Veel Belgen durven hun hoofd erop te verwedden, dat geen Nederlander nog de klankverbinding ‘s’ plus ‘ch’ plus ‘r’ kan uitspreken, zoals in ‘schrijven’ dat dan ‘srijven’ wordt. Hadden de Vlamingen in 1302 niet tegen de Fransen maar tegen de Nederlanders gevochten, dan was hun herkenningsteken niet ‘Schild en Vriend’ geweest maar ‘Schrijven is Schrappen’.

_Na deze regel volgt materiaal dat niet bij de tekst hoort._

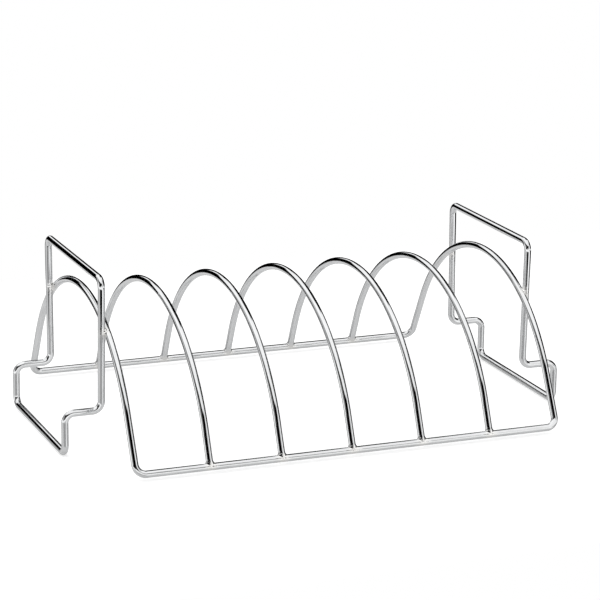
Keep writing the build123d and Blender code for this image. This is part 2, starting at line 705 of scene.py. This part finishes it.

Het Vlaams zoals Nederlanders het in hun bol halen dat het gesproken wordt, vertoont soortgelijke trekken waarvan pretletters als Van Duin en Cox overgaarne gebruik maken. Dank zij Michel van der Plas doet ook ‘Polleke, de keizer van Vuilpanne’ het nog steeds. Zulke figuren strooien in elke zin kwiestieg tiepies Vlaamsche woorden rond, zoals daar zijn: allee, alla, awel, tiens, zulle enzunne. Of ze brouwen Hollands Vlaams met kombinaties als ‘alla zulle’, ‘een pint vatten’, ‘hedde ge genen honger, zunne’.

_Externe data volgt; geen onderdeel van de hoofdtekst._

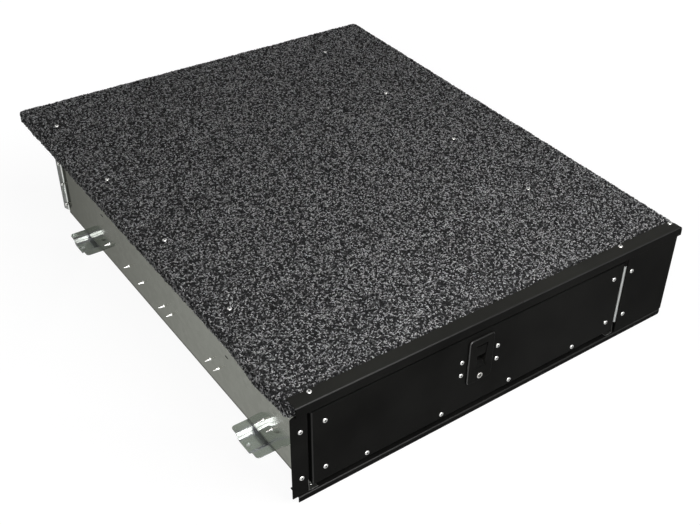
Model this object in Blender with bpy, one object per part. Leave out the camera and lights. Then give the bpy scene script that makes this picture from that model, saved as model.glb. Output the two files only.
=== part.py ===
"""Vehicle drawer module: a galvanised cabinet with a carpeted deck and one latched drawer.

Metres, +Z up. The part rests on the floor at z = 0 and its front faces -Y. Sizes below are
taken from the cabinet's centre line (x), the front plates' outer face (y) and the floor (z).
"""

import math

import bmesh
import bpy
from mathutils import Matrix, Vector

# clearances and round shapes
GAP = 0.0003
OVERRUN = 0.0040
MERGE_DISTANCE = 0.000003
HOLE_SIDES = 8
TURN_SIDES = 10
LOCK_SIDES = 20
CORNER_STEPS = 4
EYE_STEPS = 4
CAM_STEPS = 6
NUT_SIDES = 6

# the sizes that the rest follow
OVERALL_HEIGHT = 0.2448
CABINET_WIDTH = 0.8048
CABINET_DEPTH = 1.1175
HALF = CABINET_WIDTH / 2

# sheet metal
GALVANISED = 0.0015
PLATE = 0.0020
RUNNER_SHEET = 0.0018
BOX_SHEET = 0.0012

# deck
DECK_DEPTH = 0.0230
DECK_BOTTOM = OVERALL_HEIGHT - DECK_DEPTH
DECK_LEFT_REACH = 0.0330
DECK_LEFT = -HALF - DECK_LEFT_REACH
DECK_RIGHT_REACH = 0.1612
DECK_RIGHT = HALF + DECK_RIGHT_REACH
DECK_FRONT = 0.0050
DECK_OVERHANG = 0.1425
DECK_BACK = CABINET_DEPTH + DECK_OVERHANG
DECK_CORNER = 0.0120
CARPET = 0.0035
CARPET_PROUD = 0.0002
CARPET_TOP = OVERALL_HEIGHT + CARPET_PROUD
PRESSED_CARPET = 0.0012

# cabinet sides and back
SIDE_TOP_FLANGE = 0.0270
SIDE_BOTTOM_FLANGE = 0.0200
FRONT_FLANGE_REACH = 0.0330
FRONT_FLANGE_LOW = 0.0460
FRONT_FLANGE_DROP = 0.0448
FRONT_FLANGE_HIGH = OVERALL_HEIGHT - FRONT_FLANGE_DROP
REAR_FLANGE_REACH = 0.0102
REAR_FLANGE_LOW = 0.0320
REAR_FLANGE_CHAMFER = 0.0100
REAR_TOP_FLANGE = 0.0450
SIDE_SLOT_LENGTH = 0.0120
SIDE_SLOT_HEIGHT = 0.0035
# each slot's place: a share of the cabinet's depth, and a share of the overall height
SIDE_SLOT_SHARES = ((0.2681, 0.5261), (0.7919, 0.5539))

# cross members, whose crowns are the feet
MEMBER_OVERHANG = 0.0380
MEMBER_HEIGHT = 0.0135
MEMBER_FLANGE = 0.0210
MEMBER_SLOPE = 0.0110
MEMBER_CROWN = 0.0404
FRONT_MEMBER_START = 0.1274
REAR_MEMBER_SETBACK = 0.1949
MEMBER_STARTS = (FRONT_MEMBER_START, CABINET_DEPTH - REAR_MEMBER_SETBACK)
MEMBER_CORNER = 0.0080
MEMBER_CORNER_STEPS = 3
MEMBER_HOLE = 0.0045
MEMBER_HOLE_REACH = 0.0285

# black front
POST_REACH = 0.0370
POST_WIDTH = 0.0327
WING_REACH = 0.1582
FACE_LEFT = -HALF - POST_REACH
FACE_RIGHT = HALF + WING_REACH
OPENING_REACH = 0.0085
OPENING_WIDTH = CABINET_WIDTH + OPENING_REACH
FACE_DROP = 0.0198
FACE_TOP = OVERALL_HEIGHT - FACE_DROP
POST_BOTTOM = 0.0168
PANEL_BOTTOM = 0.0150
POST_CHAMFER = 0.0045
PANEL_CORNER = 0.0040
PANEL_CORNER_STEPS = 3
RAIL_HEIGHT = 0.0135
RAIL_DEPTH = 0.0300
RAIL_LEFT_SHORT = 0.0128
RAIL_RIGHT_SHORT = 0.0020
RAIL_LEFT = FACE_LEFT + RAIL_LEFT_SHORT
RAIL_RIGHT = FACE_RIGHT - RAIL_RIGHT_SHORT
RAIL_CORNER = 0.0120
TRIM_LEFT_SHORT = 0.0115
TRIM_RIGHT_REACH = 0.0080
TRIM_LEFT = FACE_LEFT + TRIM_LEFT_SHORT
TRIM_RIGHT = FACE_RIGHT + TRIM_RIGHT_REACH
TRIM_DEPTH = 0.0313
TRIM_LIP = 0.0228
TRIM_BOTTOM = OVERALL_HEIGHT - TRIM_LIP
TRIM_CORNER = 0.0150
TRIM_CORNER_STEPS = 5

# drawer
FRONT_CLEARANCE = 0.0130
FRONT_WIDTH = CABINET_WIDTH - FRONT_CLEARANCE
FRONT_BOTTOM = 0.0285
FRONT_DROP = 0.0303
FRONT_TOP = OVERALL_HEIGHT - FRONT_DROP
FRONT_RETURN = 0.0180
BOX_DROP = 0.0095
BOX_TOP = FRONT_TOP - BOX_DROP
BOX_SHORT = 0.0575
BOX_DEPTH = CABINET_DEPTH - BOX_SHORT
BOX_BOTTOM_FLANGE = 0.0200
BOX_TOP_FLANGE = 0.0150
BOX_FRONT_FLANGE = 0.0280
FLOOR_LIP = 0.0240
BACK_FLANGE = 0.0150
LINER = 0.0050
LINER_MARGIN = 0.0200
LINER_SETBACK = 0.0105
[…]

Purismen vormen eveneens gewild voer voor de zich besassende lachers, zoals de droogzwierder in plaats van de centrifuge. Heel wat Nederlanders besterven het als de Vlaam een stortbad neemt onder de douche. Natuurlijk verplaatst een Hollandse Vlaam zich niet meer op een trottinette, maar op een ‘avveseerplèngske’, dus in schoon Vlaams avanceerplankske, oftewel step.
Ten slotte klinken luide Hollands Vlaamse klanken als de sterk ratelende en rollende ‘r’ (u weet wel, die van de krullenkrabbende kat die iets op de trap verloren was), de zachte niet-gorgelende ‘g’, de tamelijk lange ‘i’ in een woord als ‘kindje’ en de hele lange in een woord als ‘bier’.
Boven en beneden de Nederlands-Belgische grens speelt men hetzelfde burenspelletje. Gooi wat (vermeende) taaleigenaardigheden van de buur op een lekkere hoop, roer ze om tot een sappige puree en dien bloedheet op. Da's leuk en plezant, want lachen met iemand anders maakt je groter dan die ander. Ieder meent uit betere klei getrokken te zijn dan buurman.
U en ik echter, wij weten natuurlijk wel, dat Belgen niet met een bord voor hun kop lopen, maar met een frietzak en Nederlanders met een bunker.